Mr Ford, who works for Hull Live, explained how he got on.

He said: "My first trip to the reduced section was on a Monday evening, this seems to be a good time for the yellow sticker hunters among us as the shelves were packed.

"I was conscious of the short dates so I went in with the intention to only buy items I could use immediately and things that I could safely store.

"At Tesco we hit upon a beef massaman ready meal, a cheese, leek and potato pie, a creamy chicken and chorizo pizza, a bolognese sauce, some chicken and bacon sandwich filling, turkey slices and cheese slices.

"There was no reduced bread which was a shame and the vegetable selection was sparse.

"Pizza for tea then, not too shabby but still more expensive than anything I would normally buy.

"I'd got carried away, day one and I was already up to £13 spent.

"The rest of the week was marred with similar misadventures, in the hunt for the yellow sticker you're very much at the mercy of a small selection of items."

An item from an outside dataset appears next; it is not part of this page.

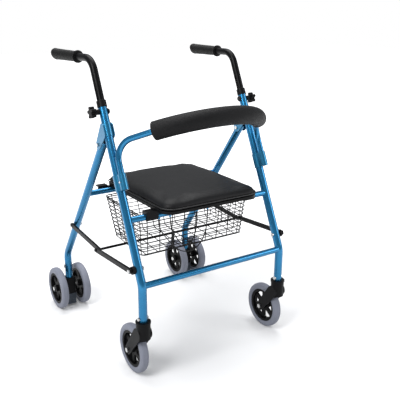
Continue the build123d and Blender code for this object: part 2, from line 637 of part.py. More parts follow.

He added "You know what you don't see on the dry foods reduced section? Pasta. We've got a sauce and nothing to eat it with and we're already a few days into this experiment.

"I had a shameful tea where I used the bolognese as a soup and ate it with a reduced bread roll I'd picked up on my way home.

"Lunch was the dubious turkey on day four, smelt fine but my mind said I shouldn't be eating it.

"Dinner was the pie with veg which had been stored in the freezer and was the best thing I ate all week.

"The turkey went in the bin on day five, moved on to the cheese slices which were fine but the salad I picked up on was not."

Items bought from Tesco (Hull Live)

On the rest of the week, he said: "I managed to pick up some reduced mixed veg, a reduced sliced bread and some bagged salad from Morrisons the day after my Tesco trip.

"But that was too late for my sandwich filling and breakfast for which I'd had to pilfer a couple of slices from my housemate.

"That night's tea was the massaman which was vaguely disappointing. The rest of the sandwich filling was used the next day but I was already getting worried about the turkey which had shot past it's sell buy date.

"I also gorged myself on the majority of a pack of spicy cocktail sausages I'd spotted on the reduced aisle that day, caught by the impulse of a bargain hunter and regretting my choices later on."

For one dinner, he asked a colleague to go to the reduced aisle at Marks and Spencer "where you can get some of the best deals".

"They came back with a child's portion of pasta, a chocolate mousse, a whole madeira cake and a prawn sandwich. Not exactly what I had in mind," said Mr Ford.

"It was at this point that I lost my patience with the challenge, having thrown away half a bag of salad which had wilted to a mush.

"So in the five (and a half) days I'd comfortably spent over £20 which is far above my usual spend, I'd thrown food away and I was worried about how healthy a lot of it was in the first place.

"This experiment was extreme, no one lives on yellow sticker food alone and there is a place for the odd bargain in your weekly shop."